The building was demolished to make way for a much taller tower designed by Sir Richard Rogers. This demolition began in early 2007 and was unusual, in that it worked from the bottom upwards, rather than the other way round. This was done for safety reasons, since its floors were "hung" from the top. A support platform was built around the core of the building, and this was winched up a steel frame (at up to 2 metres/hour) so that the higher floors could be demolished from it. By August 2008, all the floors of the old building had gone, leaving just the concrete core, which itself was demolished by October 2008.

The Leadenhall Building
Designed by Richard Rogers and developed by British Land, the new tower will be 225 metres (737 feet) tall, with 48 floors. With its distinctive wedge-shaped profile, it has been nicknamed the Cheese Grater. The planning application was submitted to the City of London Corporation in February 2004 and was approved in May 2005. Demolition of the current building commenced in December 2006 and was completed in late 2008. In a statement made to the London stock exchange on Thursday 14 August 2008, the developer British Land said it was delaying the project, which is currently on site. The new tower will feature a tapered glass façade on one side which will reveal the steel bracings, along with a ladder frame that is aimed to emphasise the vertical appearance of the tower. It will also appear to anchor the tower to the ground, giving a sense of strength. The base will feature a 30 metre high atrium. This will be open to the public and will extend the adjacent plaza.
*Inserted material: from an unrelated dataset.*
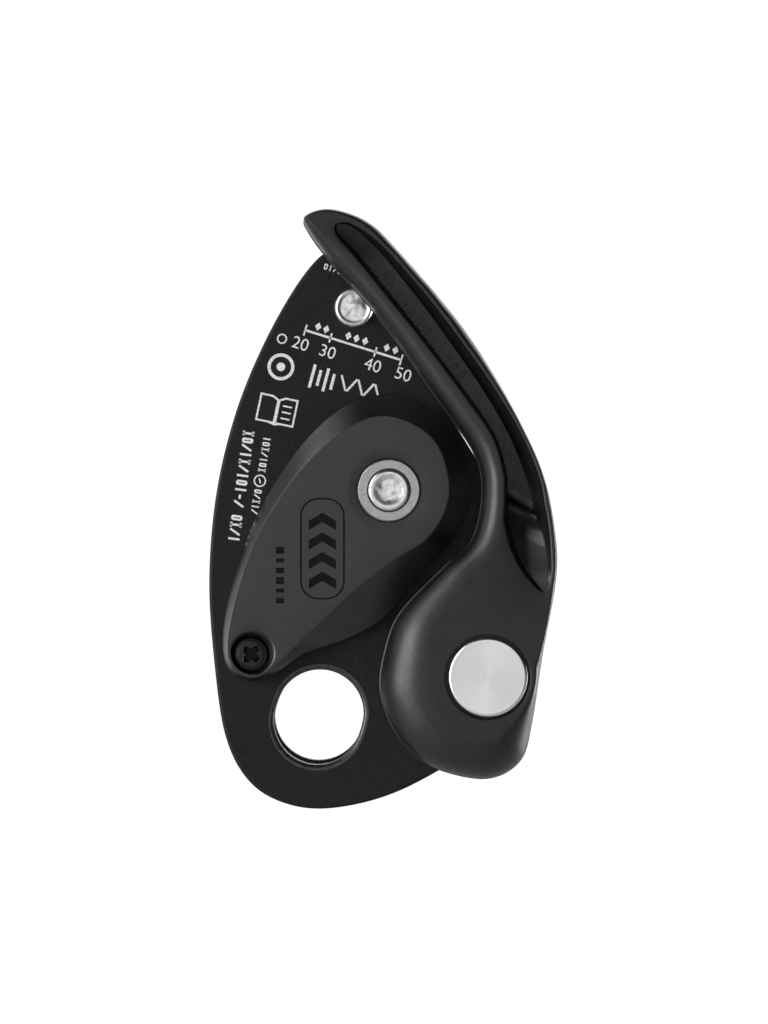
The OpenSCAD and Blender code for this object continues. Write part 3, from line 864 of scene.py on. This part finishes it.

Exterior glass lifts will be used on the building, similar to the neighbouring Lloyd's Building designed by the same architect. This unusual design's main drawback is the building's relatively small floorspace for a building of its height (500,000 square feet/ 47,000 m²). However, it is hoped that the slanting wedge-shaped design will have less impact on the protected sightline of St Paul's Cathedral when viewed from Fleet Street. The development is expected to cost approximately £286 million. “At 122 Leadenhall demolition and preparation of the sub-structure is proceeding satisfactorily,” the statement said. “However, we are reviewing timing of construction and target completion in order to optimise cost and occupational demand.” The building is not on hold, but it will be completed in 2012, not 2011 with construction due to restart in July 2010. 122 Leadenhall is just one of several skyscrapers planned for or under construction in the area - which include the Bishopsgate Tower, Heron Tower, 20 Fenchurch Street, 100 Bishopsgate and Shard London Bridge - marking a period of dramatic change for the city's skyline.